I can, however, reassure you on one point. That archived quote about writing a sequel to "remedy" Thenike meant that if I wrote a sequel I would take the opportunity to make her a little less perfect, add some rough edges. You thought I meant kill her off? I've killed one super-fab character (Julia) in my time, and don't have the slightest intention to do so again. What I would want to do is see how all these women now fit together--or didn't. What would happen when Company came back? Would Company come back? What would happen if the women of Jeep waited and waited and waited and nothing happened? How would they respond if Company did come back and they all wanted the high-tech, material benefits of the space-faring culture? Who wouldn't, when you think about it: running water, decent knives, tampons, spectacles or contact lenses, painkillers...

 

From: Amy

Have been keeping up with your work (and your thoughts here on your site) since reading Ammonite when it first came out.

Haven't been by in a while, but came today to see if you had thoughts on the occasion of Octavia Butler's passing. Reading about her sudden death took my breath away. I believe "Parable of the Sower" has to be one of the greatest science fiction stories ever written. I loved that Butler took on so many of the most pressing issues of our times and wove them into her beautiful stories. Powerful, beautiful... I'm heartbroken that she's gone.

I'm interested in your thoughts on Butler...

Octavia Butler was a singular talent. Some of her work utterly changed the way I see the world. Some of it wasn't entirely to my taste. I do miss knowing that there will be more from her. For more of my thoughts, read a previous Ask Nicola

 

From: Karen

I am currently doing an undergraduate Honors Thesis on women in science fiction. One of the reasons that I chose this topic is because I have noticed that more and more of the female characters that are written by women are either lesbian or reject men and remain single. Why do you think this trend (if it is in fact a trend and I haven’t just happened to pick up a lot of this type of science fiction by chance) is occurring in the science fiction genre?

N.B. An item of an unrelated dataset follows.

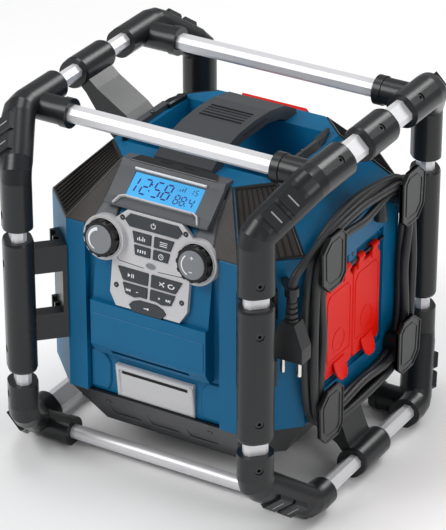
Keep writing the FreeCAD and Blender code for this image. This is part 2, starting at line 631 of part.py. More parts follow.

You probably need to talk to Anonymous, above, but as neither of you included your email addresses on the AN form, I suppose that's not going to happen. (You might consider joining my Yahoo list and chatting that way.) It sounds as though you're talking about the character of the classic hero and his/her role in fiction. In my opinion, most hero(in)es are still largely based on an ancient model: lonely, proud, fierce, beholden to no one. It's a model based on the old-fashioned notion about a single man before he makes his fortune and settles down. This kind of hero can have lots of sex but he can't marry, because that means he'd be less than a hero, because he would no longer be free to roam. (Yes, this is a circular argument--most stuff about sex and gender is.) Women most certainly can't marry boys, because then they have to stay at home having babies instead of flying that starship or swinging that sword. (And if hubby stays at home, you spend most of the story trying to figure out why, and how that works, instead of killing monsters or saving the world or whatever.) Women can be single, and act like men (that happened a lot in earlier feminist fiction). They can, sometimes, have girlfriends because in even our supposedly enlightened times women who are partnered are often seen as (a) essentially still free, i.e. their partnership is not "real" because they're both girls, or (b) superhumanly wise and good and determined to not impinge upon the other's autonomy, i.e. one won't get jealous if the other wins all the glory; one won't get scared and fretful every time the other goes and fights a dragon; one won't lost her temper and fling the dinner back in the recyler when the starship gets lost in another dimension and her captain sweetie is late for dinner, again.

So, no, I don't think you're mistaken about the overall increase in the number of single gel/lesbian heroines at all. Having said that, I do believe writers are beginning to catch up. I see more real women behaving the way women do, and still being heroes. There are more models, now, in this country: women cops and firefighters and doctors and mayors and senators who have both children and steely-eyed determination (often, too, a steely haircut, sigh). Buckle up; I think the ride is just getting interesting.